Both Diocletian and Constantine I reinforced the frontier fortifications. The fort of Deutz/Divitia, an important bridgehead on the east bank of the Rhine, was built in this period. Generally speaking there were more and smaller forts along the late Roman border than along the earlier Roman imperial borders. This has been interpreted as evidence that units were smaller than before, that units were divided among multiple forts, or both.

==Effectiveness==

The effectiveness of the limitanei, as units, and as part of the larger system, remains controversial.

The soldiers of the frontier armies were paid less than their counterparts in the field armies. However, this does not imply that the field armies always hired the most promising recruits; some may have preferred to stay close to home rather than to join units which could be deployed anywhere else. The soldiers of the frontier armies are often supposed to have been part-time farmer-soldiers without the same degree of training as the soldiers of the field armies; however, they were originally full-time soldiers.

Although these military reforms brought about a more effective defensive army than the previous arrangement had, it did have its pitfalls.

Constantine I was criticised for allowing what were perceived as "second-class" infantry, often recruited from non-Roman backgrounds, to be given the responsibility of watching over Rome's most troublesome regions. The elite comitatenses and Scholae Palatinae (the personal bodyguards of the late Roman Emperors such as Constantine I) resented being reduced to trivial home guard duties and acting more similarly to an urban police force until such a time that a serious enough threat presented itself at a nearby border, when they were called upon for duty.

They are historically significant in that their appearance, as part of a plan of military reforms enacted in the late 3rd century, was able to extend the life of the Roman Empire by pushing back the great barbarian invasions of late antiquity.

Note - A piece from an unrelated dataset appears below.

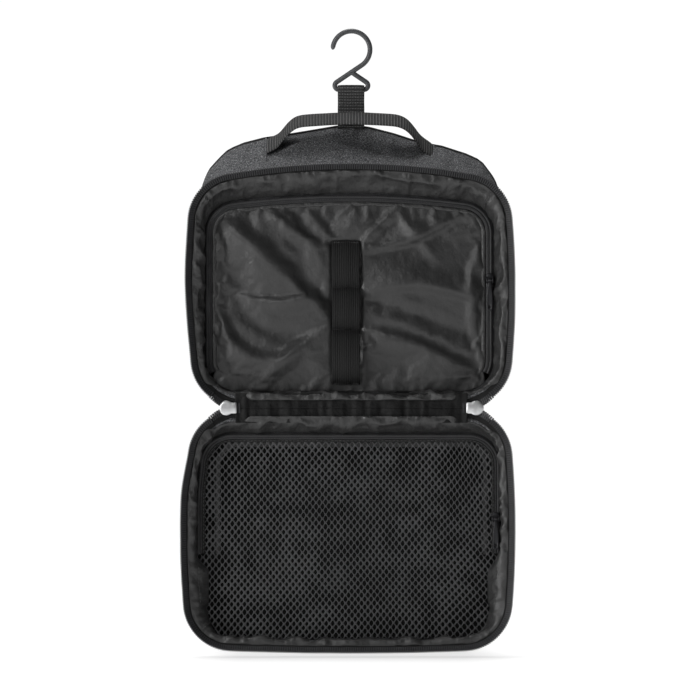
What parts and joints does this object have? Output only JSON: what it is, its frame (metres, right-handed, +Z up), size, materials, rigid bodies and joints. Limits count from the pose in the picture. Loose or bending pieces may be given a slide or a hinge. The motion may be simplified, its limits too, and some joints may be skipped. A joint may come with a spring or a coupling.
{
  "type": "hanging toiletry bag",
  "caption": "Soft toiletry bag hung open by a hook: two zip-rimmed trays on a fabric spine, elastic loops, mesh pocket.",
  "frame": {"origin": "centre of the hook's round seat", "axes": "+Z up, +X to the right as the user sees the open bag, +Y from the user towards the wall behind it"},
  "size_m": [0.23, 0.05, 0.4398],
  "materials": {
    "shell_fabric": "matte",
    "lining_nylon": "satin",
    "mesh_net": "satin",
    "webbing": "matte",
    "elastic_webbing": "matte",
    "binding_tape": "matte",
    "zip_tape": "matte",
    "zip_chain": "satin",
    "padding_foam": "matte",
    "sewing_thread": "matte",
    "hook_plastic": "satin",
    "nickel_slider": "satin",
    "black_slider": "satin"
  },
  "bodies": {
    "hook_body": {"hook": "hook_plastic"},
    "hang_strap_body": {"hang_strap": "webbing"},
    "upper_half": {"upper_gusset": "shell_fabric", "upper_back_panel": "shell_fabric", "upper_back_foam": "padding_foam", "upper_gusset_padding": "padding_foam", "upper_seam_binding": "binding_tape", "upper_lining": "lining_nylon", "upper_facing": "lining_nylon", "upper_zip_tape": "zip_tape", "upper_zip_teeth": "zip_chain", "lining_pocket_panel": "lining_nylon", "lining_pocket_zip_tape": "zip_tape", "lining_pocket_zip_chain": "zip_chain", "elastic_loops": "elastic_webbing", "elastic_bartacks": "sewing_thread", "strap_anchor": "webbing", "handle_anchor_left": "webbing", "handle_anchor_right": "webbing"},
    "carry_handle_body": {"carry_handle": "webbing"},
    "lining_pocket_slider_body": {"lining_pocket_slider": "black_slider"},
    "lining_pocket_pull_body": {"lining_pocket_pull": "black_slider"},
    "spine": {"spine_outer": "shell_fabric", "spine_lining": "lining_nylon", "closed_chain_left": "zip_chain", "closed_chain_right": "zip_chain", "main_slider_left": "nickel_slider", "main_slider_right": "nickel_slider"},
    "main_pull_left_body": {"main_pull_left": "nickel_slider"},
    "main_pull_right_body": {"main_pull_right": "nickel_slider"},
    "lower_half": {"lower_gusset": "shell_fabric", "lower_back_panel": "shell_fabric", "lower_back_foam": "padding_foam", "lower_gusset_padding": "padding_foam", "lower_seam_binding": "binding_tape", "lower_lining": "lining_nylon", "lower_facing": "lining_nylon", "lower_zip_tape": "zip_tape", "lower_zip_teeth": "zip_chain", "mesh_pocket_panel": "mesh_net", "mesh_pocket_binding": "binding_tape", "mesh_pocket_zip_tape": "zip_tape", "mesh_pocket_zip_chain": "zip_chain"},
    "mesh_pocket_slider_body": {"mesh_pocket_slider": "black_slider"},
    "mesh_pocket_pull_body": {"mesh_pocket_pull": "black_slider"}
  },
  "joints": [
    {"name": "hook_pivot", "type": "hinge", "parent": "hook_body", "child": "hang_strap_body", "pos_m": [0, 0, -0.0282], "axis": [1, 0, 0], "range_deg": [-75, 75]},
    {"name": "strap_flex", "type": "hinge", "parent": "hang_strap_body", "child": "upper_half", "pos_m": [0, 0, -0.053], "axis": [1, 0, 0], "range_deg": [-5, 115]},
    {"name": "handle_swing", "type": "hinge", "parent": "upper_half", "child": "carry_handle_body", "pos_m": [0, -0.007, -0.0675], "axis": [1, 0, 0], "range_deg": [-5, 28]},
    {"name": "lining_pocket_zip", "type": "slide", "parent": "upper_half", "child": "lining_pocket_slider_body", "axis": [0, 0, 1], "range_m": [-0.038, 0.018]},
    {"name": "lining_pocket_pull_flip", "type": "hinge", "parent": "lining_pocket_slider_body", "child": "lining_pocket_pull_body", "pos_m": [0.0973, -0.0326, -0.1629], "axis": [-1, 0, 0], "range_deg": [0, 165]},
    {"name": "spine_fold", "type": "hinge", "parent": "upper_half", "child": "spine", "pos_m": [0, -0.04, -0.2459], "axis": [-1, 0, 0], "range_deg": [0, 90]},
    {"name": "lower_fold", "type": "hinge", "parent": "spine", "child": "lower_half", "pos_m": [0, -0.04, -0.2599], "axis": [-1, 0, 0], "range_deg": [0, 90]},
    {"name": "main_pull_left_flip", "type": "hinge", "parent": "spine", "child": "main_pull_left_body", "pos_m": [-0.0868, -0.0355, -0.2529], "axis": [0, 0, 1], "range_deg": [0, 160]},
    {"name": "main_pull_right_flip", "type": "hinge", "parent": "spine", "child": "main_pull_right_body", "pos_m": [0.0868, -0.0355, -0.2529], "axis": [0, 0, -1], "range_deg": [0, 160]},
    {"name": "mesh_pocket_zip", "type": "slide", "parent": "lower_half", "child": "mesh_pocket_slider_body", "axis": [0, 0, 1], "range_m": [-0.019, 0.02]},
    {"name": "mesh_pocket_pull_flip", "type": "hinge", "parent": "mesh_pocket_slider_body", "child": "mesh_pocket_pull_body", "pos_m": [0.0996, -0.0346, -0.3309], "axis": [-1, 0, 0], "range_deg": [0, 165]}
  ],
  "couplings": [
    {"joint": "lower_fold", "follows": "spine_fold", "ratio": 1}
  ]
}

The quality of these border troops declined because the limitanei had to live in poor conditions in impoverished and isolated towns, unlike their well-off counterparts the comitatenses, who were typically assigned to more urban and prosperous areas of the empire. This affected the discipline and morale of the late Roman army. A factor that should also be examined and considered, is how the limitanei ended up as part time forces and eventually even, not being paid at all. Traditionally, the quality of troops degrades as they spend less and less time as active soldiers, and soldiers that aren't being sent their wages, are obviously not being sent new equipment, or money to repair or replace broken equipment.

The limitanei were nonetheless a fairly well equipped and trained force of infantry for their time, especially in relation to other standing armies of the day fielded by Rome's Germanic, Celtic, Iranian, and Eastern neighbours, collectively referred to as "barbarians" by the Romans themselves.

It can be surmised, due in part to these reforms, that the Western Roman Empire continued to live on for another 140 years after the end of Constantine's reign, in the face of numerous migrations and invasions from northern and eastern, nomadic peoples such as the Huns, Goths (Ostrogoths, Visigoths and Gepids), Vandals, Sarmatians, Alans, Burgundians, Saxons and Franks, which continually weakened the Empire until its eventual collapse in 476 AD.

==In popular culture==
The limitanei are in Rome Total War: Barbarian Invasion as an infantry unit that can be recruited by any Roman faction. They are a cheap and easily trained unit that has poor attack, but very high defense, simulating their role in holding the frontier and bogging down enemies while the field armies mobilized.

In Civilization VI: Rise and Fall, limitanei are available as a military policy. The policy causes military units to increase the loyalty of the city they are garrisoned in.

In Age of Empires IV, limitanei are cheap anti-cavalry infantry available for the Byzantines.